L’attaque de l’EI-K contre Moscou correspond donc à son propre agenda, tout en faisant progresser ses objectifs. Le problème est le potentiel d’escalade.

Deux hommes en tenue militaire examinent une salle de concert incendiée
Des membres du Comité d’enquête de la Fédération de Russie examinent la salle de concert incendiée après l’attaque du bâtiment par des terroristes armés. (Comité d’enquête de la Fédération de Russie via AP)

L’escalade du conflit entre la Russie et l’Ukraine

Il reste encore beaucoup d’inconnues sur l’attaque. Il est toutefois possible d’en tirer certaines conséquences potentielles.

Les autorités américaines avaient précédemment averti la Russie qu’une attaque était imminente. Les autorités russes n’ont pas tenu compte de cet avertissement.

Poutine a même déclaré avant l’attaque que les avertissements américains à cet effet étaient une forme de chantage. Ainsi, même un avertissement sincère des États-Unis a été perçu par les autorités russes à la lumière du conflit plus large entre la Russie et l’Ukraine.

Les suites de l’attaque risquent d’amplifier ces inquiétudes. Poutine a affirmé que quatre personnes impliquées dans le conflit avaient été capturées en tentant de fuir vers l’Ukraine.

Cela semble discutable : la frontière entre la Russie et l’Ukraine est l’un des endroits les plus militarisés du pays en raison de la guerre. Le résultat, cependant, est que la tentative d’évasion présumée a permis aux politiciens russes de relier l’attaque aux autorités ukrainiennes, malgré les protestations contraires de ces dernières.

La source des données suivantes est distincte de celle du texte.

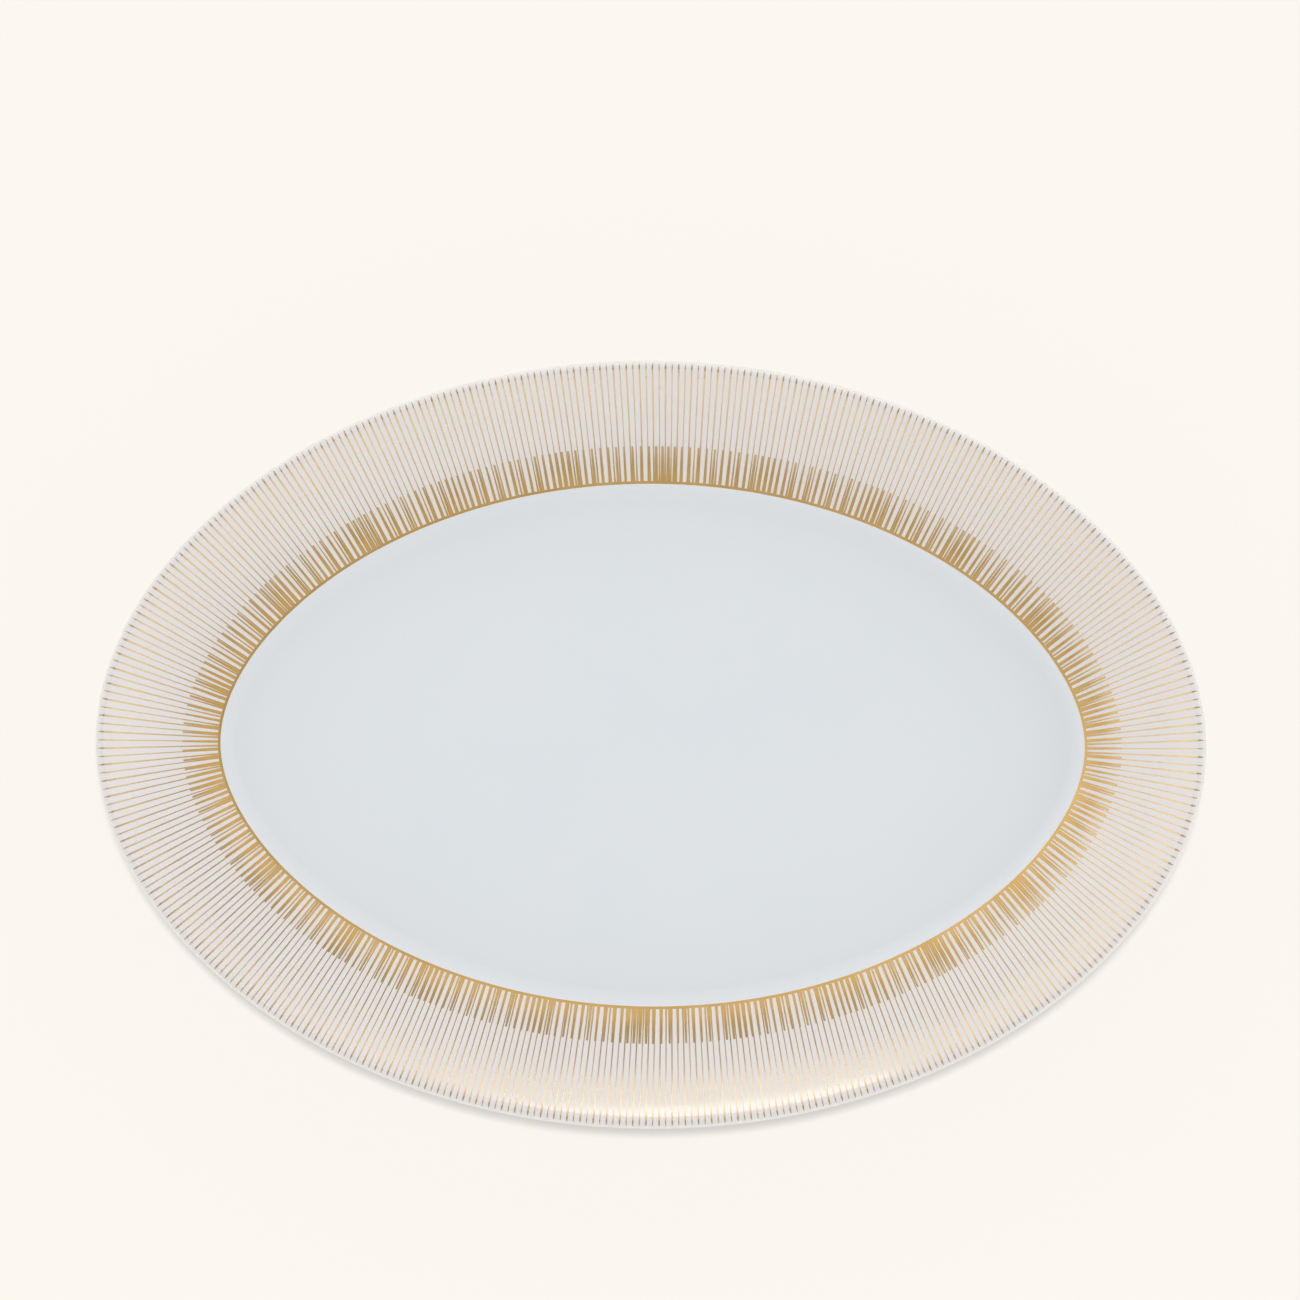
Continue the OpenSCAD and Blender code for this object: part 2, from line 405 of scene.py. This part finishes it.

Les autorités russes devront agir, comme le ferait n’importe quel État à la suite d’une telle agression. Mais les représailles sont d’autant plus probables que Poutine se présente comme le protecteur du peuple russe.

L’élimination du terrorisme est cependant une tâche extrêmement difficile, voire impossible, comme le montre l’expérience américaine. La guerre entre la Russie et l’Ukraine offre toutefois aux autorités russes un terrain propice pour canaliser ailleurs le chagrin et l’indignation suscités par le tragique attentat.